Resistance in the Margins

hee and Orwell do not offer action-movie blueprints. They show smaller, quieter forms of resistance that still matter.

Chee’s characters hold on by keeping their sense of self and their commitments to each other. They refuse to reduce themselves to the categories assigned to them. Winston fails in the end, but his path exposes the tools of control: isolation, fear, forced rewriting of memory, and the breaking of any shared reference points for reality.

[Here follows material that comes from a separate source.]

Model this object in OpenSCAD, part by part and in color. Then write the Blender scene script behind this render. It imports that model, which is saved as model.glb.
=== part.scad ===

Today, resistance often looks like people doing jobs correctly under pressure:

  • Election officials who count and certify votes even when threatened
  • Journalists who continue to verify and publish despite harassment or political anger
  • Judges who apply law instead of vibes, even when their decisions are unpopular
  • People who do the right thing when no one’s looking (for example: leaving places nicer than they found them, helping when it’s inconvenient)
  • Citizens who show up, register, and vote, even when the process is slow or obstructed
  • Career staff who maintain standards, record decisions, and keep the operational memory of institutions intact

None of these look dramatic from the outside. They are maintenance work. But in a system that has started to punish maintenance, that work becomes a form of line-holding.

The Choice Before Us

Democratic survival rests less on heroic leaders and more on habits: how often people choose institutional integrity over personal convenience, truthful description over comforting story, and inclusive rules over identity-based shortcuts.

The books are warnings, but they are also field notes. We are not living in Chee’s internment camps or within Orwell’s total surveillance state. People still argue in public, sue the government, publish uncomfortable data, and organize for change. People do still care, even if they sometimes hide it. The menu of choices has not yet collapsed.

The open question is about timing and cost. How long do we have before basic acts of civic maintenance require much higher personal sacrifice than they do now, and how many people will still be willing to pay that price when it comes?